Problem Statement : Malicious Webpage Detection using Machine Learning.

Solution :

Our team came up with a holistic solution where we used Google APIs along with a Deep Learning model to classify a webpage as malicious or safe. We also build a machine learning model to parse the embedded javascript to identify any malicious content. We started by building our model and the first phase in the process is the data collection where URLs are collected from multiple sources and are classified as malicious or safe by taking into account the opinions of various security vendors. The second phase involves pre-processing where the collected URL is parsed and tokenized to extract features like Domain Name, Protocol and WHOIS updates. Then, the source HTML of the address is fetched, parsed and tokenized. The tokens being variable in length are bucketed using hashing.

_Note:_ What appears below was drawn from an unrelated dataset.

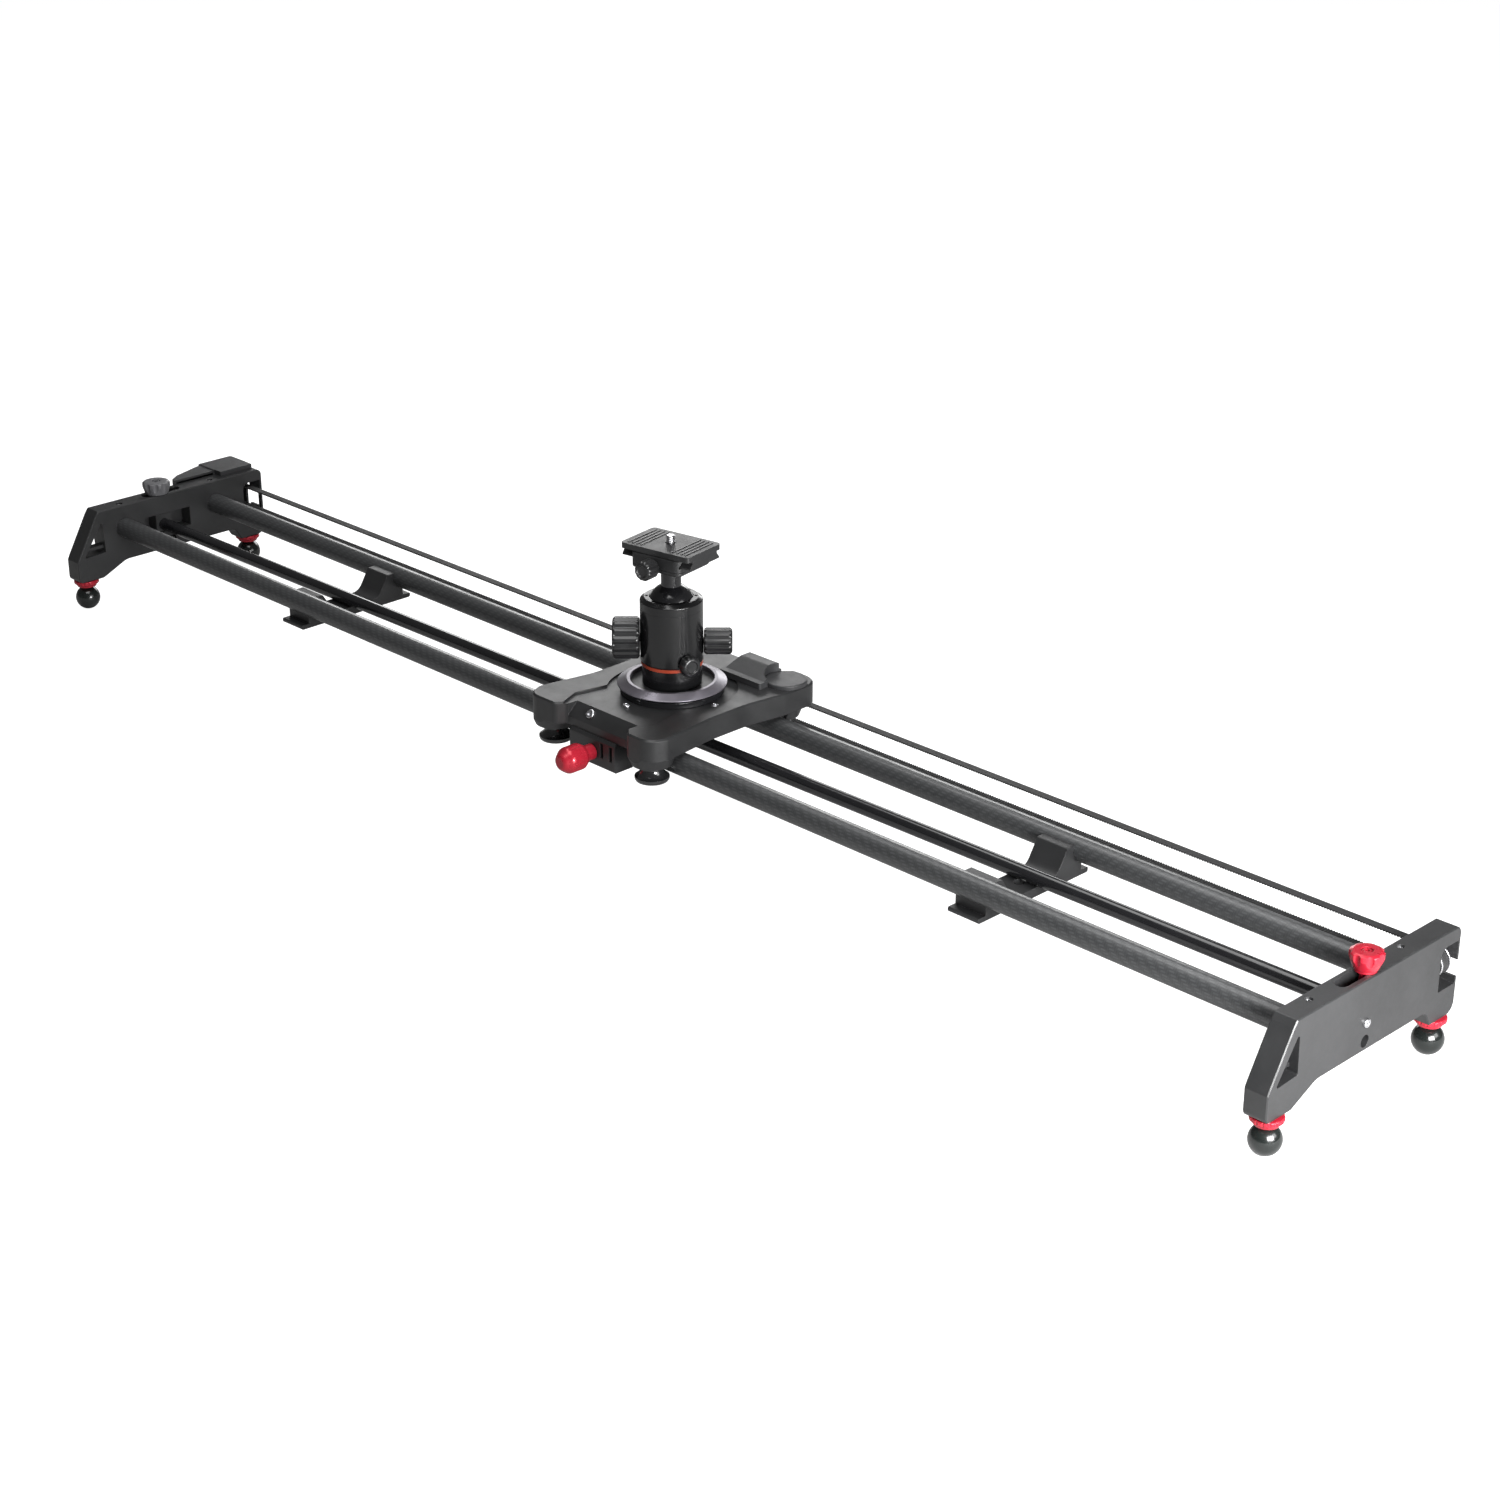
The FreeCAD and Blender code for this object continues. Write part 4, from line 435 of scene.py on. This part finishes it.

The source HTML is then divided into 16 equal parts with the length of each part being (Len of Doc/16). These 16 code blocks are converted into 16 “1024” length vectors which can then be aggregated hierarchically to obtain “31” vectors which represent the same document at multiple levels of granularity. Features Extracted from the URL are fed into a classifier to generate the result. For an In-depth analysis, the features extracted from the document’s source are fed into the deep learning model. The 31 Vectors are fed as inputs into a CNN which yields 1024 feature maps for each input vector. The results of which are MAX Pooled in order to identify the strongest activation at each level of granularity. It is then fed into a dense network with 2 hidden layers which classifies the URL as either Malicious or Safe. The front end was developed using HTML, CSS and displayed features such as IP adresses, Geospatial data, and Graphical representations of the output of our model.